Last, but not least, next year the EU elections will take place. The anti-euro parties may be stronger than ever in the next European Parliament. Should we fear a populistic outcome?
Yes, I think there is a real risk of a rise in support for populist parties at the 2014 European elections. The current economic crisis is an ideal backdrop for a surge in such parties. We see that happening in many countries across our continent.
To me, the response to this problem lies partly in our policy response to the crisis. Populist tendencies are on the rise mainly due to the social consequences of the economic crisis. Of course, people don’t care about banking legislation, they care about jobs and growth. But these issues are linked. If we get the financial sector back on its feet so that the banking sector does what it is supposed to do – financing households and the real economy – citizens will regain confidence to spend and invest and companies will have the means to expand, invest and employ new people. This is the path to sustainable growth. This spring, we launched a public consultation on what Europe could do to encourage long-term and SMEs financing and one striking response was that was matter most is to re-establish confidence in the European economy.

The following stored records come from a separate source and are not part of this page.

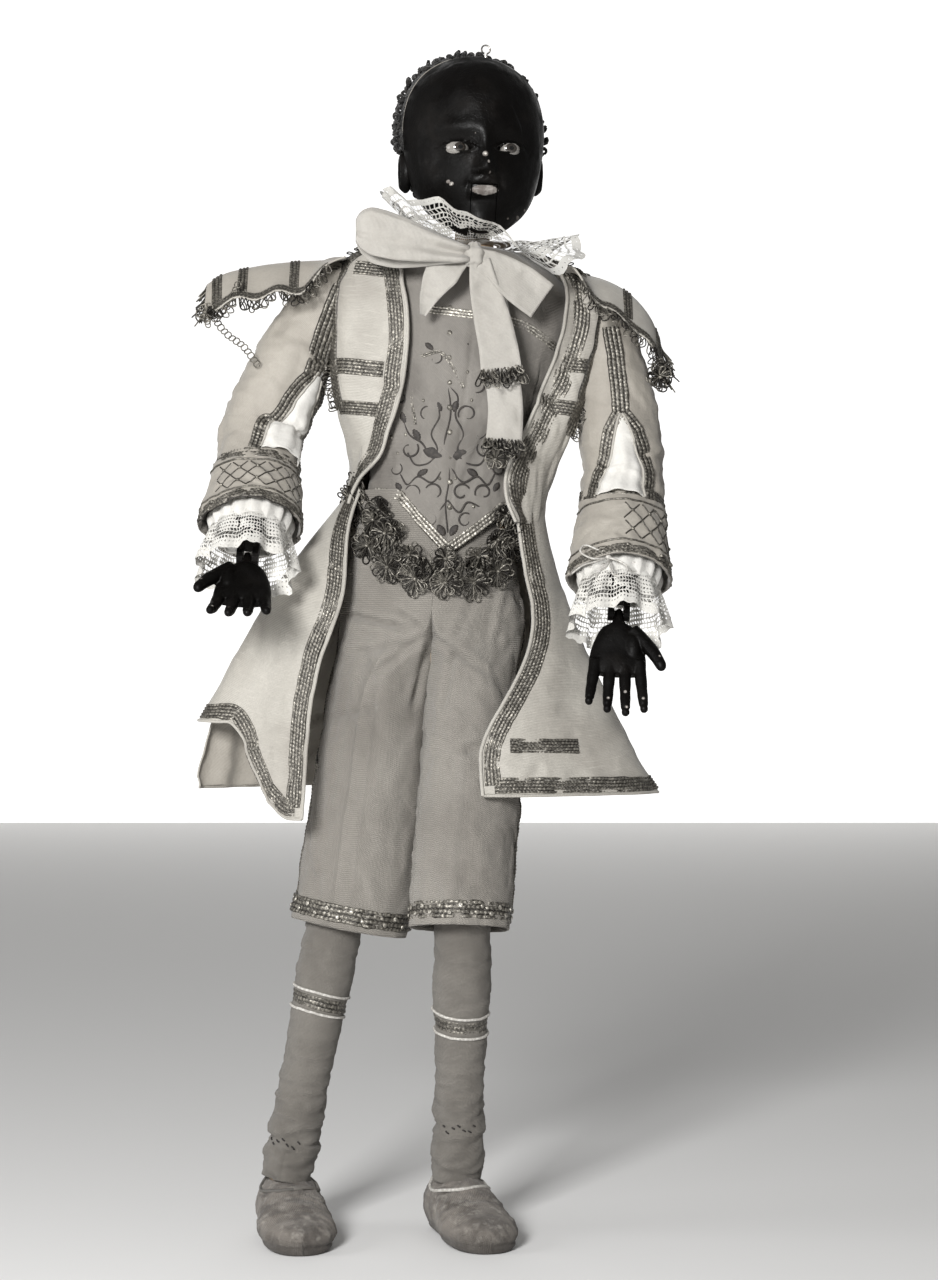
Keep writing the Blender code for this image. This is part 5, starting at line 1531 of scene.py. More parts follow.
def make_waistcoat():
    grid = panel(waistcoat_surface, 130, 110)
    cloth_piece("silk_waistcoat", grid, MATERIAL["waistcoat_silk"], "trunk",
                replaces=["waistcoat"])
    dark, bright, pale = Parts(), Parts(), Parts()
    for side in (-1, 1):
        def mirrored(line):
            line = np.asarray(line, float).copy()
            line[:, 0] = MIDDLE_X + side * line[:, 0]
            return line
        stitch(dark,
               mirrored(((0, 430), (5, 424), (4, 414), (8, 405), (5, 397), (9, 391), (16, 390), (20, 396))))
        stitch(dark, mirrored(((1, 400), (7, 393), (13, 401), (19, 405), (22, 412))))
        stitch(dark, mirrored(((2, 388), (8, 381), (15, 384), (20, 380), (24, 386))))
        stitch(dark, mirrored(((0, 372), (6, 366), (10, 371), (16, 369))))
        for centre, radius, start, sweep in (
            ((10, 415), 4.6, 200, -300), ((19, 398), 4.4, 150, 290), ((7, 376), 4.4, 30, 290),
            ((18, 376), 4.2, 200, -290), ((9, 362), 3.8, 60, 280), ((15, 430), 4.2, 250, 260),
            ((6, 443), 3.6, 100, 250), ((26, 388), 3.4, 120, 270), ((23, 424), 3.4, 40, -260),
        ):
            stitch(dark, mirrored(scroll(centre, radius, start, sweep)))
        for x, z, long, wide, tilt in (
            (7.0, 395.5, 5.2, 2.5, 20), (15.5, 405.0, 3.0, 1.5, 60), (22.0, 413.5, 2.8, 1.4, 75),
            (3.2, 357.0, 3.0, 1.5, 55), (12.5, 386.0, 2.8, 1.3, -30), (4.0, 419.0, 2.6, 1.3, 70),
            (18.5, 436.0, 2.6, 1.2, 20), (24.5, 379.0, 2.4, 1.2, 60), (9.0, 449.0, 2.4, 1.2, 40),
        ):
            leaf(dark, (MIDDLE_X + side * x, z), long * 1.15, wide * 1.35, tilt if side > 0 else 180 - tilt)
        for x, z in ((12, 422), (21, 405), (4, 383), (25, 396), (13, 369), (28, 404), (10, 436), (27, 430)):
            point, out = breast(np.array([MIDDLE_X + side * x]), np.array([float(z)]), 0.5)
            bright.ball(point[0], (0.9, 0.6, 0.9), rows=5, columns=7, relief=0.8)
    stitch(dark, ((MIDDLE_X, 432), (MIDDLE_X + 1.5, 415), (MIDDLE_X - 1.5, 400), (MIDDLE_X + 1, 385),
                  (MIDDLE_X - 1, 370), (MIDDLE_X, 356)), radius=0.5)
    # laid metal braid: the band across the breast, an arc below it, and the pointed hem
    for line, width, target, rows in (
        (((-8, 468), (10, 465.5), (30, 463), (42, 460), (58, 450)), 4.6, pale, 3),
        (((-9, 444), (0, 446), (7, 438), (12, 428)), 2.2, bright, 2),
        (((-13, 437), (-14, 425), (-12, 410)), 1.8, bright, 2),
    ):
        line = along(line, step=2.0)
        point, out = breast(line[:, 0], line[:, 1], 0.1)
        braid(target, point, out, width, rows=rows, pitch=1.7, lift=0.8)
    u = np.linspace(0.10, 0.90, 120)
    path, out, _, _ = on_surface(waistcoat_surface, u, 0.022 + 0 * u)
    braid(pale, path, out, 5.6, rows=3, pitch=2.0, lift=1.1)
    for side in (-1, 1):
        for index in range(9):
            point, out = breast(np.array([MIDDLE_X + side * 0.4 + 0.8]), np.array([468.0 - 12.4 * index]),
                                0.2)
            if side > 0:
                bright.ball(point[0], (1.5, 0.9, 1.5), rows=6, columns=10, relief=0.75)
    piece("embroidery", dark, MATERIAL["dark_thread"], "trunk")
    piece("waistcoat_buttons", bright, MATERIAL["braid"], "trunk")
    piece("waistcoat_braid", pale, MATERIAL["pale_braid"], "trunk")
    make_waist_fringe()


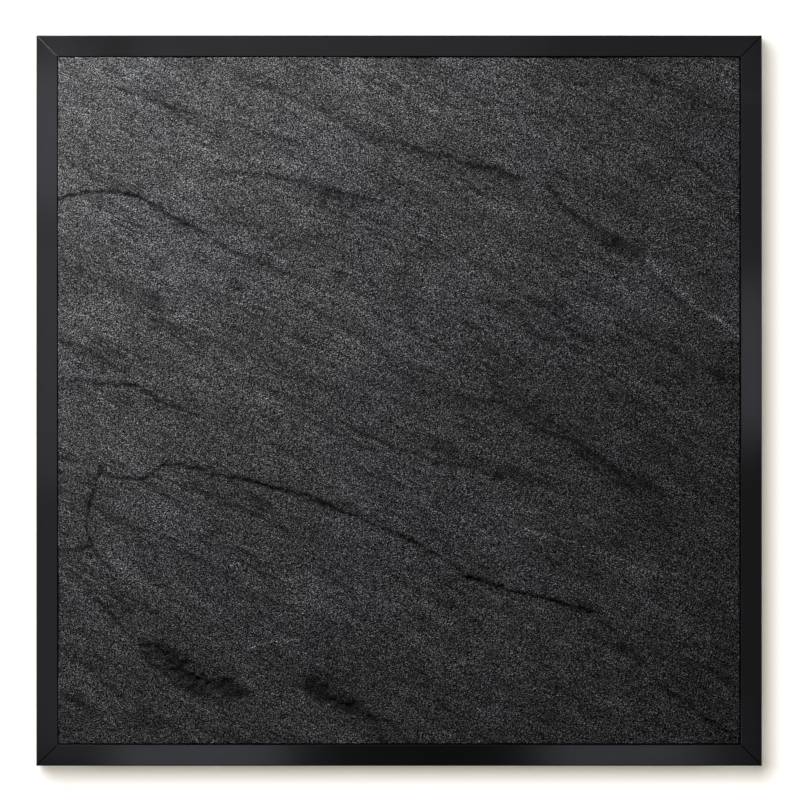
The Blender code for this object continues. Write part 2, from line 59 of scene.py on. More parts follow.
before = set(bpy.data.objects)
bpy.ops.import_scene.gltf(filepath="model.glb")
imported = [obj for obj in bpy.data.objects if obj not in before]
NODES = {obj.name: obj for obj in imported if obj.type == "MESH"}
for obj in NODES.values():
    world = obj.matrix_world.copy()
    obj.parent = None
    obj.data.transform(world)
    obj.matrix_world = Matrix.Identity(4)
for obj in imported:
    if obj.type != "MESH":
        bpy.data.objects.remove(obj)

And we have to become much better in involving the citizens in the decision-making. We already do public consultations, public hearings, conferences and bilateral stakeholder meetings. But we can do much more. I am in favour of more innovative, informal ways of asking citizens for their opinions on policy proposals, and interacting with them directly, as my colleagues and I did during the “Single Market Month” this year, where we collected 800 policy proposals directly from citizens, and debated their questions live in over 80 online chat sessions.